Directed by Nick Hamm and adapted from Neil McCormick’s novel “I was Bono’s doppelganger” is an Irish film called Killing Bono. This is the story of Neil McCormick a school boy who wants to be a rock god. He has it all planned out, the legendary albums, the fans and the influence. But there is one thing that he hasn’t planned on; there is someone else in his class called Paul Hewson who has the same dreams and ambitions as him. This is the same Paul Hewson who later becomes Bono, lead singer of the biggest band in the world. Killing Bono is the story of the McCormick brothers and their one sided competition with U2.
Before I entered the cinema I had problems with this one, I tried to view it with neutral expectations but that wasn’t possible. That was because U2 play a huge part in this film and I’m bored by their very existence. The other problem I had was that this is a music biopic and I can say I have only ever enjoyed a solitary two – Walk Hard and Spinal Tap. The music biopic isn’t territory where greats dare to tread. Thankfully though, these initial ill feelings had a silver lining, a silver lining whose minds were behind comedy greats such as Porridge. TV legends Dick Clement & Ian La Frenais were on the writing staff plus the cast is very good.
The standouts for the cast are threefold – Peter Serafinowicz, Pete Postlethwaite and Robert Sheehan. Killing Bono has the unlikely honour of being the very last film that Postlethwaite starred in and he really does look gaunt, this is something that didn’t escape the director’s gaze. The character Karl who Postlethwaite played was intended to have a larger role, but it was downscaled due to his condition. Nevertheless Postlethwaite turns in a great final performance as a very flamboyant, retired fashion photographer. It’s a great comic turn from the late British screen legend.

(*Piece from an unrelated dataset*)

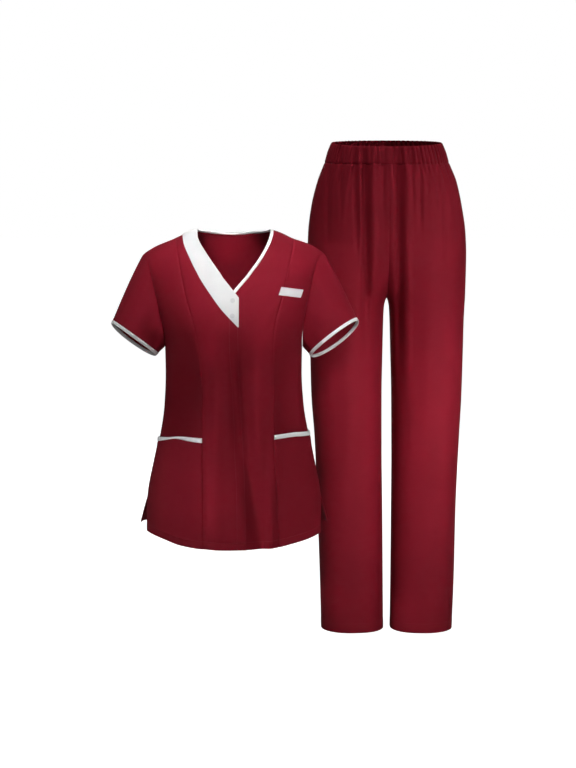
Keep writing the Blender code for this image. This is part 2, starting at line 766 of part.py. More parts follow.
def build_waistband(collection):
    """The gathered elastic casing, one loop closed by a seam at the wearer's right side."""
    count = 4 * BAND_GATHERS
    outers = []
    inners = []
    quarters = (("right", -1, 0), ("left", -1, 1), ("left", 1, 0), ("right", 1, 1))
    for side, face, backwards in quarters:
        share = np.linspace(0, 1, count + 1)
        share = share[::-1] if backwards else share
        seam = waist_height(face, share, "seam")
        edge = waist_height(face, share, "edge")
        z = seam + SEAM + (edge - seam) * np.linspace(0, 1, 3)[:, None]
        share = np.broadcast_to(share, z.shape)
        outer, inner = leg_skins(side, face, share, z, True)
        last = None if side == "right" and face > 0 else -1
        outers.append(outer[:, :last])
        inners.append(inner[:, :last])
    sheet("waistband", np.concatenate(outers, 1), np.concatenate(inners, 1), RED, collection)


def clear_scene():
    for item in list(bpy.data.objects):
        bpy.data.objects.remove(item, do_unlink=True)


def build():
    clear_scene()
    collection = bpy.data.collections.new("medical_scrubs")
    bpy.context.scene.collection.children.link(collection)
    build_back(collection)
    for side in ("right", "left"):
        build_side_front(side, collection)
        build_centre_front(side, collection)
        build_sleeve(side, collection)
        build_pocket(side, collection)
        for face in (-1, 1):
            build_leg(side, face, collection)
    build_neck_bindings(collection)
    build_neck_band(collection)
    build_chest_tab(collection)
    build_snap("snap_upper", 0.0036, -0.1335, collection)
    build_snap("snap_lower", 0.0028, -0.1625, collection)
    build_waistband(collection)


build()
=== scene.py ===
"""Looks of a two-piece medical scrub set: a crossover V-neck top and elastic-waist trousers."""

import math

import bmesh
import bpy
import numpy as np
from mathutils import Matrix, Vector


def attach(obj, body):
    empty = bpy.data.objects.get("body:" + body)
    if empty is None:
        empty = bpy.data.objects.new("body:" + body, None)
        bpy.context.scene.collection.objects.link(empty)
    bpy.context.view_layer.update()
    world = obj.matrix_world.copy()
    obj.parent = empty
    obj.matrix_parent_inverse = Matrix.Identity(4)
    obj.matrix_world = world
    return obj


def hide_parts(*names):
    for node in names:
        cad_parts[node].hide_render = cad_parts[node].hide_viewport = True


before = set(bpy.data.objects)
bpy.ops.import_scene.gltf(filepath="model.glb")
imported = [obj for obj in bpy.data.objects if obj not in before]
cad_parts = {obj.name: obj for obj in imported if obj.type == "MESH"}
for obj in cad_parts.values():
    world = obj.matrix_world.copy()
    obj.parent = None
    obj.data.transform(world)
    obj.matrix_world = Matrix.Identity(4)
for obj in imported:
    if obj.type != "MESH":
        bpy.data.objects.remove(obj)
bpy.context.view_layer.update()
scene = bpy.context.scene


# ----------------------------------------
# The view. A long lens stands four metres in front of the set, a little above its middle, so
# that both garments show straight on.

VIEW_MIDDLE = Vector((0.112, 0.08, -0.317))
VIEW_DISTANCE = 4.0
VIEW_RISE = math.radians(6.0)
SENSOR_MM = 36.0
LENS_MM = 90.58


def show(name, data):
    """Puts a camera, mesh or lamp in the scene under its name."""
    item = bpy.data.objects.new(name, data)
    scene.collection.objects.link(item)
    return item


camera_data = bpy.data.cameras.new("camera")
camera_data.sensor_width = SENSOR_MM
camera_data.lens = LENS_MM
camera = show("camera", camera_data)
back_off = Vector((0, -math.cos(VIEW_RISE), math.sin(VIEW_RISE)))
camera.location = VIEW_MIDDLE + VIEW_DISTANCE * back_off
camera.rotation_euler = (math.pi / 2 - VIEW_RISE, 0, 0)
scene.camera = camera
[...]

Moving to the other end of the age spectrum we have Robert Sheehan, who plays the younger of the two brothers in Ivan. Sheehan continues doing what he does best; he is as quietly and consistently good as ever. Lastly there is Serafinowicz, who has done a lot of things I have really liked and in Killing Bono he continues this form. Serafinowicz plays the most outrageous character in the film, the music agent Hammond. Many of the funniest moments are born from Serafinowicz’s character. Everybody else is fairly nondescript, performing by the numbers and not being entirely memorable.
The worst offender of this is Ben Barnes, who plays the lead character – Neil McCormick. He isn’t exactly plumbing the depths of the human soul to bring you to bring his character to life; he is just reading some lines that he remembered. He does his job as well as is necessary for this film to have any semblance of likeability, but that’s it. Think of acting akin to a soap opera rather than a cinematic gem. That ideal is copied over into the writing, Killing Bono feels like it is a TV movie rather than a fully fledged one. I’m not saying this is a negative quality; it just lacks invention for the big screen.
A much more pressing problem for the script is the comedy. Thanks to impeccable performers like Serafinowicz and Postlethwaite, there are some very funny scenes. But as far as the comedy goes it seems that beyond the occasional stand-outs the remainder of the would-be laughs orbit around swearing and sexually childish jokes. Killing Bono is another example of the torchwood model of adult at work.
Unlike some recent comedy films that have infected our cinema screens there is alot more to Killing Bono than bad jokes: this is a comedy of errors, a drama, rather than a crass crowd pleaser. The drama all stems around the numerous bands that the brothers form, both at home in Dublin and in London once they get financed by local gang lord Danny Machin (Stanley Townsend). A menacing performance from Townsend, but is criminally ignored for great stretches of the film, therefore wasted.
But thanks to that start from Machin, they go from squalor to success but this journey is made all the more difficult by the elder of the two brothers who persistently makes life difficult for both himself and his brother. The elder McCormick makes some comically bad decisions that could only be made if you had annoyed the overlords of karma. It might be a comedy of errors, but instead of being funny it made the characters and their plight likeable, it worked like a drama. Through the drama, Killing Bono highlights the evils of the music industry, but above all else it is about the folly of artistic credibility. It’s not the 1960s anymore, we don’t have the likes of Andy Warhol making the marriage of artistry, success and credibility a viable career option and in that respect Killing Bono is a cautionary tale.
As patchy as the writing is, I have to close this review on negative – the ending was terrible. It tried it’s very hardest to sabotage everything that the film had achieved to that point. It felt like an afterthought and didn’t fit with the overall tone of the film. Nevertheless, Killing Bono may be a largely unfunny comedy, and be shot in a style akin to TV films but it still had plenty to say for itself, alot of which was good.
Notwithstanding the limited central performance this is still a likeable and charming film that spins a unique tale on the music biopic. It was a perfectly fine, enjoyable and innocuous piece of cinema that worked as a piece of escapism that took way beyond the cinema in which I was the sole occupant. It kept me entertained and gripped, so to that end I am glad I took the chance on Killing Bono.